REQUIREMENT: Set down the material below in full, matching it exactly.
****************
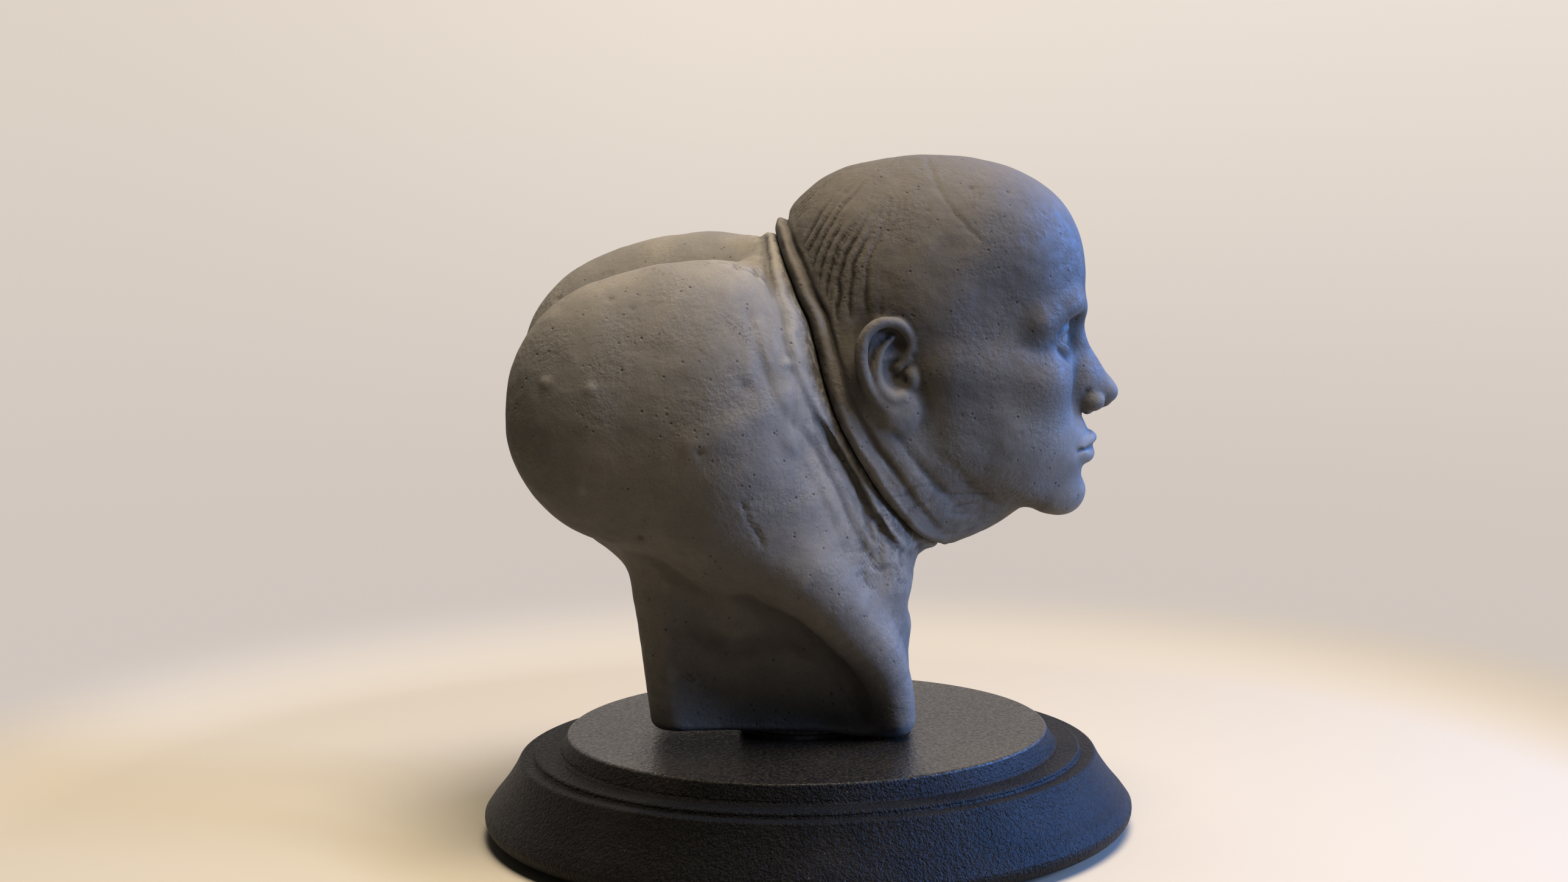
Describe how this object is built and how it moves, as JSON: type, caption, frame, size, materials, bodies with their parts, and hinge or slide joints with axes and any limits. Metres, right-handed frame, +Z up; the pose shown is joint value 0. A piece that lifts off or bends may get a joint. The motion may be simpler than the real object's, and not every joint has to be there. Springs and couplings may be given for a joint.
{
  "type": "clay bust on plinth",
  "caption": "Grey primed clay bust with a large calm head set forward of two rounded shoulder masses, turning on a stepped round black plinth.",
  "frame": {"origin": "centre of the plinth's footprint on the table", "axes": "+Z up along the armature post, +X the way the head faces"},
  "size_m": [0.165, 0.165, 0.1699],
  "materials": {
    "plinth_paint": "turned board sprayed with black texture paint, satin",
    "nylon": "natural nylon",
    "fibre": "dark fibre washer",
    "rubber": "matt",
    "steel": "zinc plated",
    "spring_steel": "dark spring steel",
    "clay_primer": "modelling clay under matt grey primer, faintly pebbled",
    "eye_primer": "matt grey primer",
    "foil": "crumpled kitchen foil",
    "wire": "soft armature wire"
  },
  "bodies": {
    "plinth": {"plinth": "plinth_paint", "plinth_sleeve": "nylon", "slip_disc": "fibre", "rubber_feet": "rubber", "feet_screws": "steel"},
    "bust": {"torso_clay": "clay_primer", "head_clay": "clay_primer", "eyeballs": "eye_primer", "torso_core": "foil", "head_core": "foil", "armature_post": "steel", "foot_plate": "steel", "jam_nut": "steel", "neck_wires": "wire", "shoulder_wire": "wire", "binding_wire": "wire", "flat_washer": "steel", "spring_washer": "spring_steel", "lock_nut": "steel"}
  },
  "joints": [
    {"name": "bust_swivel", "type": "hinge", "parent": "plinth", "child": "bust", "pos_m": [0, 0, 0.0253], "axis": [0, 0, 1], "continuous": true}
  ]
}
****************
REPLY:
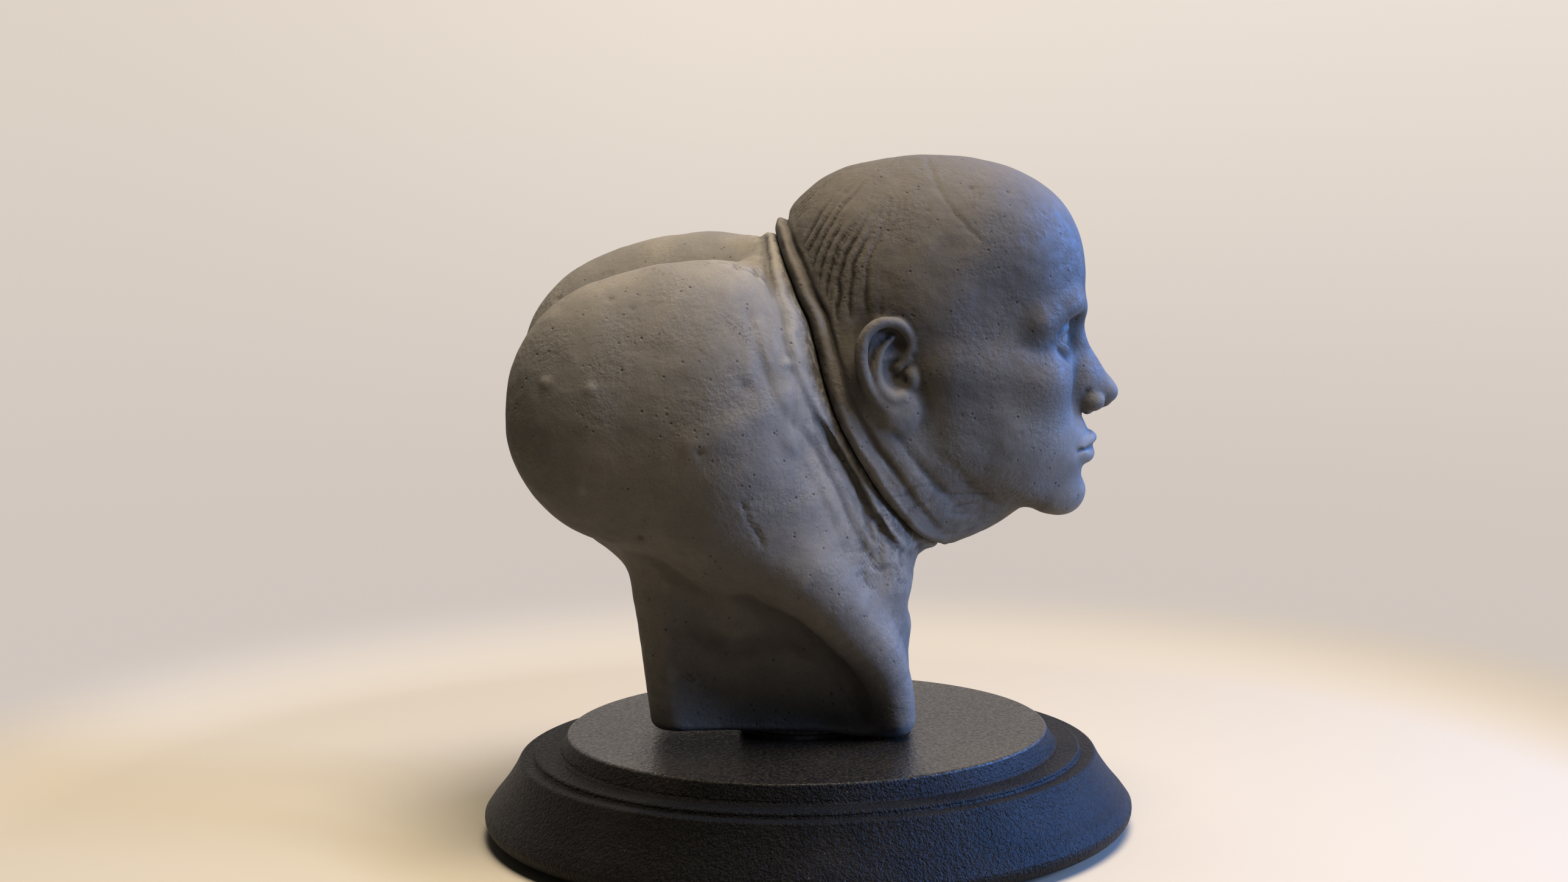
Describe how this object is built and how it moves, as JSON: type, caption, frame, size, materials, bodies with their parts, and hinge or slide joints with axes and any limits. Metres, right-handed frame, +Z up; the pose shown is joint value 0. A piece that lifts off or bends may get a joint. The motion may be simpler than the real object's, and not every joint has to be there. Springs and couplings may be given for a joint.
{
  "type": "clay bust on plinth",
  "caption": "Grey primed clay bust with a large calm head set forward of two rounded shoulder masses, turning on a stepped round black plinth.",
  "frame": {"origin": "centre of the plinth's footprint on the table", "axes": "+Z up along the armature post, +X the way the head faces"},
  "size_m": [0.165, 0.165, 0.1699],
  "materials": {
    "plinth_paint": "turned board sprayed with black texture paint, satin",
    "nylon": "natural nylon",
    "fibre": "dark fibre washer",
    "rubber": "matt",
    "steel": "zinc plated",
    "spring_steel": "dark spring steel",
    "clay_primer": "modelling clay under matt grey primer, faintly pebbled",
    "eye_primer": "matt grey primer",
    "foil": "crumpled kitchen foil",
    "wire": "soft armature wire"
  },
  "bodies": {
    "plinth": {"plinth": "plinth_paint", "plinth_sleeve": "nylon", "slip_disc": "fibre", "rubber_feet": "rubber", "feet_screws": "steel"},
    "bust": {"torso_clay": "clay_primer", "head_clay": "clay_primer", "eyeballs": "eye_primer", "torso_core": "foil", "head_core": "foil", "armature_post": "steel", "foot_plate": "steel", "jam_nut": "steel", "neck_wires": "wire", "shoulder_wire": "wire", "binding_wire": "wire", "flat_washer": "steel", "spring_washer": "spring_steel", "lock_nut": "steel"}
  },
  "joints": [
    {"name": "bust_swivel", "type": "hinge", "parent": "plinth", "child": "bust", "pos_m": [0, 0, 0.0253], "axis": [0, 0, 1], "continuous": true}
  ]
}